Introduction[edit | edit source]

This policy is meant to be complemented by specific policies for national economies and fields of endeavour. A general policy cannot address all special cases found under specific circumstances.

Obviously not all hardware has to be open hardware. One might be grateful if 3D printers cannot be used to make weapons without any limitations, for instance. On the other hand there are open standards one can easily recognize as useful and desirable for the end customers. This policy is meant to affirm that a company vouches to support an adequate level of open standards, neither more nor less.

The implementor should also affirm to endorse open standards, to contribute to open standards and to embrace a degree of cooperation (coopetition) within reasonable business strategies, excluding, for instance, the goal to establish monopolies (a goal that is denied by most legislations anyway).

As a general rule one of the problems of open and free software is that it is not labour market neutral and every use of open source software supports a system that, even if used labour market neutrally, should be assumed to have a negative impact on the labour market elsewhere through uncritical adoption. Thus the user of open source software has to make macroeconomic considerations far beyond his or her expected use case for a specific software, which could be seen to strictly require promotion for a set of policies surrounding the use of open source software.

A metaphor in open source itself would be "a code that tells you what you cannot make use of". Another metaphor would possibly be that of an "unverified code" as a "missing code of conduct", because "one cannot predict the results". One could also metaphorically relate open source to metaphysics (the verification being beyond the understanding of most users) and to code that would require certification and encryption (being readable "like source code" without encryption of the machine code or byte code). An emergent conclusion would be: One cannot (generalization) make use of open source as long as the metaphor(s) mean something, which is when the code of conduct for its use is still missing. The trivial code of conduct for academic users (where open source originated) would be that it is by the academic community and for the academic community, which theoretically should rule out commercial application. A trivial code of conduct for commercial users would be to use only verified code that has a license contract and some kind of certification and/or a support offer from a trusted entity.

Corporate citizenship[edit | edit source]

  1. The company must implement the Supporting the state of rights policy. Failure to do so should be seen as a complete failure to implement this policy.
  2. The company must have a Social contract policy

Co-determination[edit | edit source]

  1. The employer must have a co-determination policy. A failure to implement any co-determination policy should be seen as a complete failure to implement this policy.
  2. The employer must implement a set of policies that regulate and monitor adequate levels of participation in the production of open software, including to refrain from contributing to software that does no meet the criteria for such contribution.

Continuing education[edit | edit source]

  1. The employer must implement a policy on teaching economic ethics and macroeconomic understanding to employees concerned with the production of open source software.

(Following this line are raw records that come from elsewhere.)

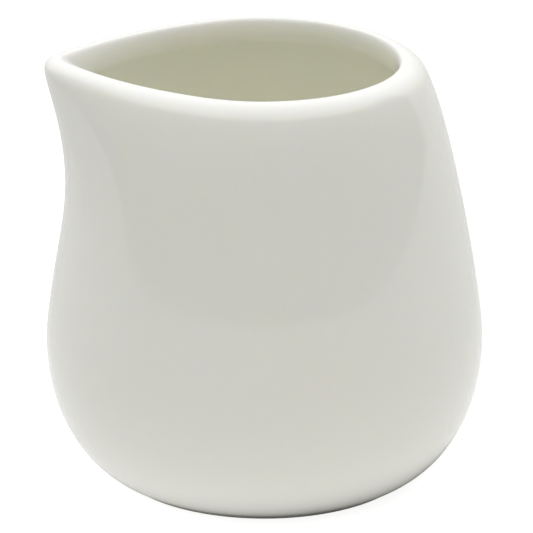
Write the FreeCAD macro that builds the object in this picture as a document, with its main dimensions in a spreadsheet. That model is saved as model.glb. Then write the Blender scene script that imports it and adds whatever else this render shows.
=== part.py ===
import FreeCAD
import Part
import Sketcher
import math
import os
from FreeCAD import Placement, Rotation, Vector

# A handleless cream jug in glazed porcelain. Frame: millimetres, +Z up, origin at the centre of the
# foot on the surface that the jug rests on, pouring lip pointing along -X.
#
# The jug is round about Z except for its lip. Every skin is a loft through level sections. A section
# is one closed outline of tangent arcs: the round of the body in two halves that meet at the back, two
# long flanks and the nose of the lip. Below the lip all the arcs lie on one circle.

# ---------------------------------------------------------------------------------------------
# Driving dimensions
# ---------------------------------------------------------------------------------------------

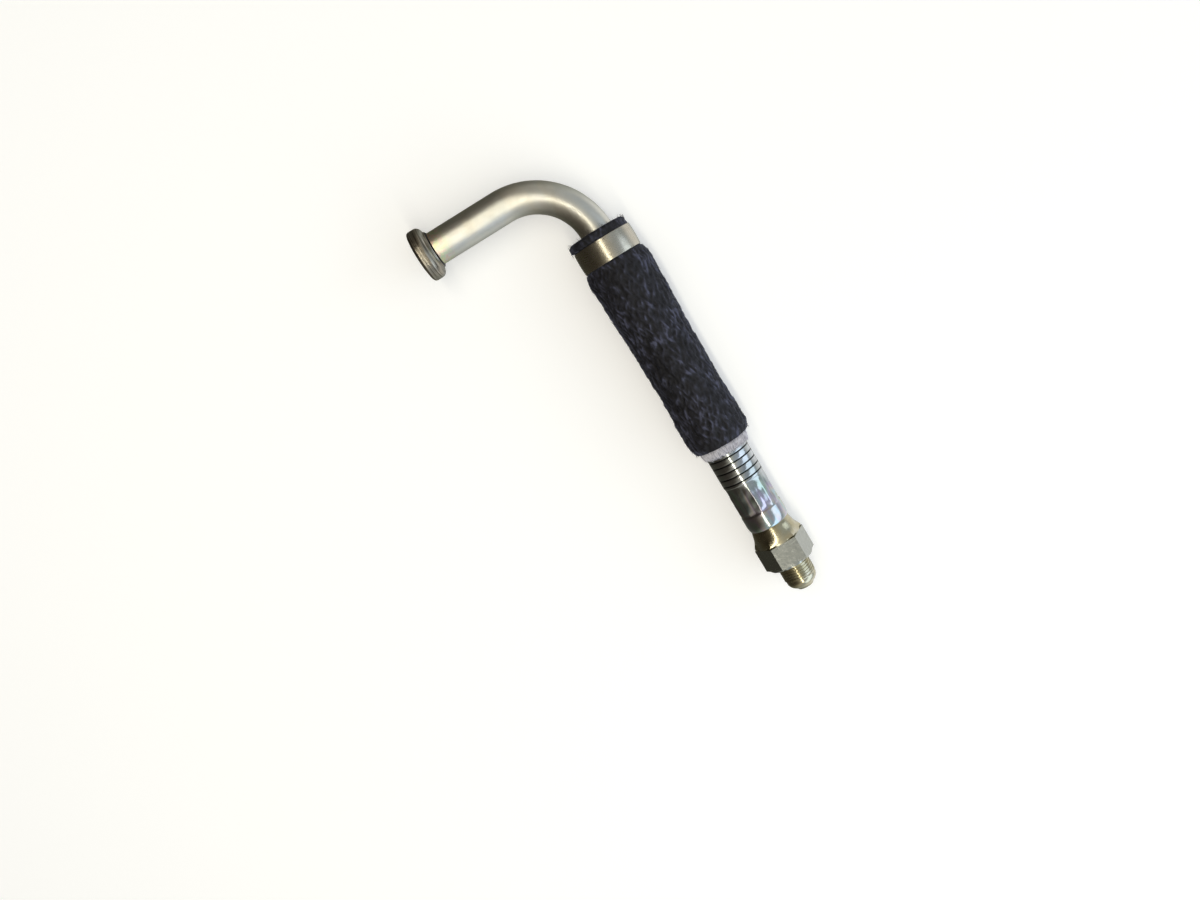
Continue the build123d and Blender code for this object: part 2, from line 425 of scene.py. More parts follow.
def pipe_zinc():
    """Zinc plate with a pale yellow chromate on drawn tube: satin, warm, with a heat-tinted end."""
    material = metal(
        "pipe_zinc_pale_chromate",
        ((0.25, "#CCCAC2"), (0.5, "#D8D6CE"), (0.75, "#DEDDD8")),
        (0.34, 0.44), grain=(1, 0.08, 1), grain_mm=0.35, grain_depth=0.003,
        film=(14.0, ((0.3, "#D9D6C6"), (0.45, "#DFD8C0"), (0.55, "#D2D6CC"), (0.7, "#DCD0CA")), 0.25),
    )
    # next to the flange the passivate film is thicker and breaks into faint yellow, green and pink
    tree, colour, plain = colour_input(material)
    place = place_of(tree)
    near = spread(tree, part_of(tree, place, "Y"), 0.0, 0.85, HEAD_HIGH.y + 11 * MM, HEAD_HIGH.y)
    tint = ramp(
        tree, noise(tree, place, 3.2, 3.0, 0.5),
        ((0.34, "#E6E0A8"), (0.43, "#C6DCA8"), (0.5, "#E8DEC0"), (0.57, "#E6BFA6"), (0.66, "#D8DCD0")),
    )
    tree.links.new(mixed(tree, near, plain, tint), colour)
    return material


def flange_zinc():
    """Turned steel, zinc plated: grey-brown with fine rings left by the tool."""
    material = metal(
        "flange_zinc_turned",
        ((0.3, "#A39C8E"), (0.5, "#B5AFA2"), (0.7, "#C2BFB4")),
        (0.28, 0.4), grain=(0.02, 1, 0.02), grain_mm=0.7, grain_depth=0.07,
    )
    tree, colour, plain = colour_input(material)
    rings = noise(tree, place_of(tree, (0.02, 1, 0.02)), 0.55, 2.0, 0.7)
    dulled = ramp(tree, rings, ((0.4, "#6E675C"), (0.52, "#E4E2DC"), (0.62, "#FFFFFF")))
    tree.links.new(mixed(tree, 0.75, plain, dulled, "MULTIPLY"), colour)
    return material


def ferrule_zinc():
    """Bright zinc plate with a blue passivate over a crimped shell, tinted where it was squeezed."""
    material = metal(
        "ferrule_zinc_blue",
        ((0.3, "#A6ABAA"), (0.5, "#B8BCBC"), (0.7, "#C4C8CC")),
        (0.14, 0.22), grain=(0.1, 1, 1), grain_mm=0.5, grain_depth=0.002,
    )
    tree, colour, plain = colour_input(material)
    # thin-film colours of the passivate, strongest where the jaws pressed
    bands = noise(tree, place_of(tree, (0.3, 1, 1)), 8.0, 2.0, 0.4)
    film = ramp(tree, bands, (
        (0.34, "#9CCBAE"), (0.43, "#B4BEC4"), (0.49, "#C8B2DC"),
        (0.54, "#D2C4BE"), (0.6, "#A4CCDC"), (0.68, "#D0D4A4"),
    ))
    along = part_of(tree, place_of(tree), "X")
    crimp_start = FERRULE_HIGH.x - CRIMP_LENGTH
    tinted = mixed(tree, spread(tree, along, 0.04, 0.42, crimp_start, crimp_start + 7 * MM), plain, film)
    # painted shade in the grooves: the floor of each groove is darkened to near black
    for step in range(GROOVE_COUNT):
        groove = FERRULE_HIGH.x - FIRST_GROOVE - step * GROOVE_PITCH
        away = calc(tree, "ABSOLUTE", calc(tree, "SUBTRACT", along, groove))
        groove_shade = spread(tree, away, 0.95, 0.0, 0.28 * MM, 0.5 * MM)
        tinted = mixed(tree, groove_shade, tinted, linear("#0B0D10"))
    tree.links.new(tinted, colour)
    return material


def fitting_zinc(hex_start, hex_end):
    """Turned bar with a yellow chromate: olive-gold where it is turned, grey on the drawn flats."""
    material = metal(
        "fitting_zinc_yellow_chromate",
        ((0.3, "#B0A88A"), (0.5, "#BFB89C"), (0.7, "#CCC8B8")),
        (0.18, 0.28), grain=(1, 0.1, 0.1), grain_mm=0.4, grain_depth=0.004,
    )
    tree, colour, gold = colour_input(material)
    along = part_of(tree, place_of(tree), "X")
    after_start = spread(tree, along, 0.0, 1.0, hex_start - 0.3 * MM, hex_start + 0.3 * MM)
    before_end = spread(tree, along, 0.0, 1.0, hex_end + 0.1 * MM, hex_end - 0.2 * MM)
    inside = calc(tree, "MULTIPLY", after_start, before_end)
    scale_marks = noise(tree, place_of(tree, (0.25, 1, 1)), 0.9, 4.0, 0.6)
    grey = ramp(tree, scale_marks, ((0.3, "#A6A8A0"), (0.5, "#AEB0A8"), (0.7, "#B4B6AE")))
    tree.links.new(mixed(tree, inside, gold, grey), colour)
    return material


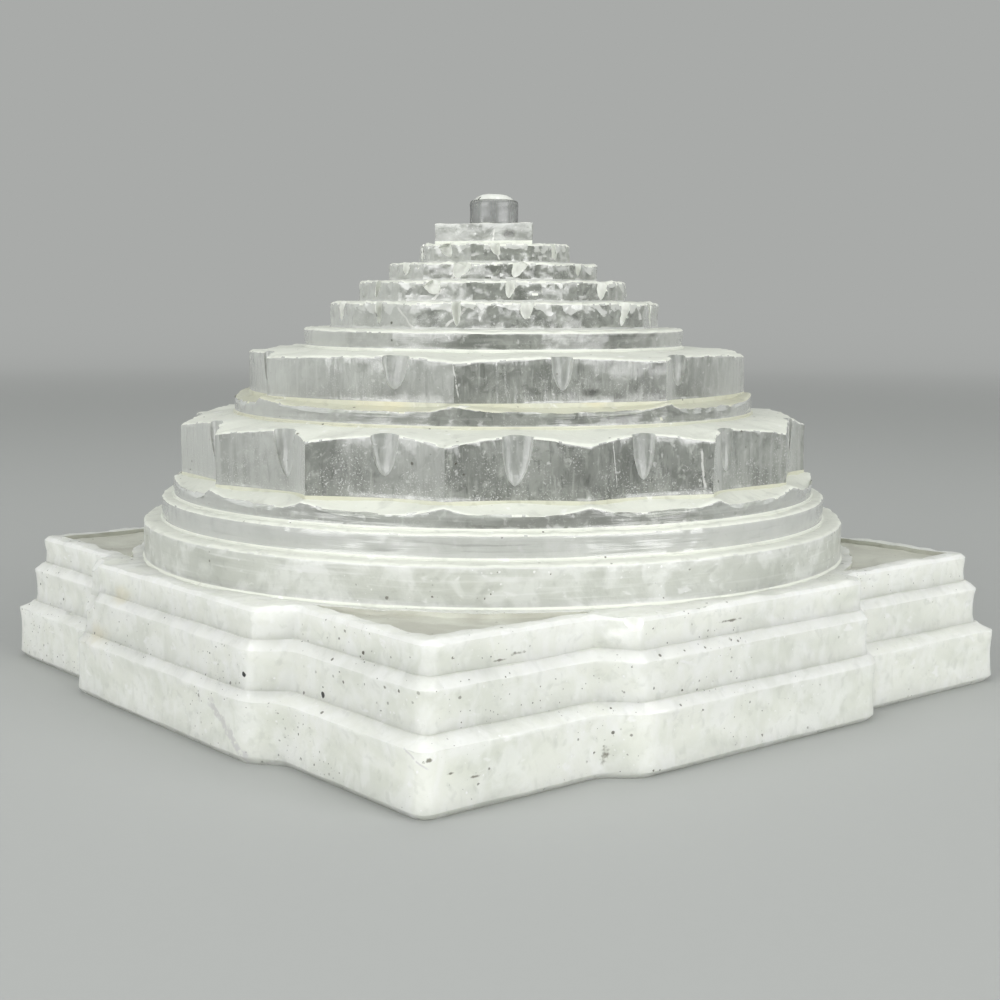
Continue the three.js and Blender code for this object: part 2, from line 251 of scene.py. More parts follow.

Co-regulation and public sphere[edit | edit source]

  1. The company must ensure that its policies, criteria and products are adequately publicly communicated, preferably by cooperating with business associations.
  2. The company must ensure that an annual report is published.
  3. The company must invite the general public to participate in formal co-regulation bodies directly with the company and in the form of business associations.

Certification[edit | edit source]

  1. The company should aim to provide certification and code-signing for software products where adequate.